Un’altra sollecitazione mi è giunta dai frutti concreti del percorso sinodale. In questi anni la Chiesa ha cercato di individuare i tratti sfidanti della realtà giovanile. Il Documento Finale ne ha messi a fuoco diversi e si è offerto come una base aperta per il cammino che ci attende. È un cammino impegnativo. Di fatto, al di là dei particolari analitici, mi pare che il Sinodo abbia evidenziato un dato lampante: c’è – letteralmente – un mondo di giovani “inquieti” che ci aspetta. Mi è rimasta impressa nella mente un’espressione usata dal Papa nell’Esortazione Apostolica: “sensazione di profonda orfanezza”. Come possiamo, noi che abbiamo incontrato il Padre, non correre a testimoniarlo a tutti i nostri coetanei che sono “orfani”, “cresciuti in un mondo di ceneri”? Immagino che il processo sinodale non sia stato in grado di cambiare la realtà giovanile. Tuttavia, ha cercato di descriverla, e da qui il cammino è appena cominciato. Ne siamo tutti responsabili.
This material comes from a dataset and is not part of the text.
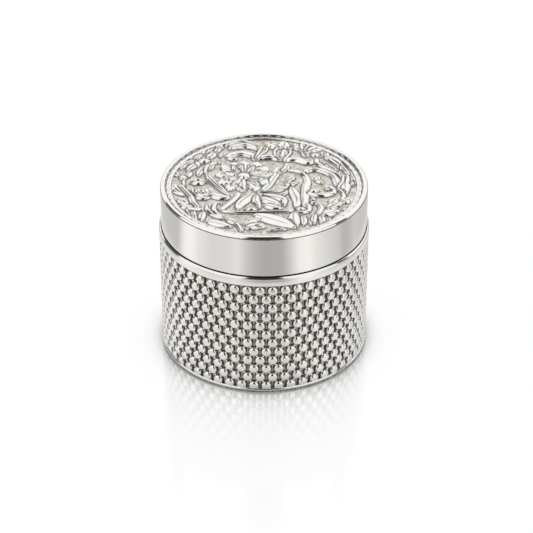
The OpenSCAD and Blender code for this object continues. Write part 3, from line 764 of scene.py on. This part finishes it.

In questo senso, la lettura della Christus vivit mi ha ispirato un forte richiamo alla missione e alla testimonianza. Rileggendo il testo sono stato smosso da due punti di vista. Da un lato, l’Esortazione Apostolica è come un dialogo alla scoperta dell’intimità del proprio essere giovane, guidato passo dopo passo dal Papa. È un dialogo che ci svela la nostra umanità, ricca di attese, fragilità, ferite, e che ci ricorda ciò che Dio vuole dirle. Dall’altro lato, riconsiderando soprattutto il capitolo IV, mi sono chiesto: che modo hanno i giovani di scoprire che Dio li ama, che Cristo li salva, e soprattutto che Egli vive? Su questo aspetto, io credo, ognuno di noi è interpellato. La Christus vivit ci scomoda. Penso non ci sia infatti altro modo per scoprire le “tre grandi verità” – come le chiama Francesco –, se non questo: incontrarle nei volti di chi ha avuto la grazia di sentirsele annunciare e di viverle. Per me, quindi, il processo sinodale e la Christus vivit sono stati una scossa, non tanto per rinnovare un permanente studio sociologico sul mondo giovanile, ma per diventare creativo nell’annuncio, in continua uscita. Spetta innanzitutto a me, a noi, alle nostre comunità, incarnare “il grande annuncio” che tutti i giovani attendono.

Mi piacerebbe quindi che il Forum fosse un momento di approfondimento del compito che abbiamo, ognuno offrendo la propria creatività. Un desiderio speciale per me sarebbe in particolare comprendere di più il significato di quella che Francesco chiama “pastorale popolare”: che tipo di atteggiamento chiede a tutti noi come Chiesa?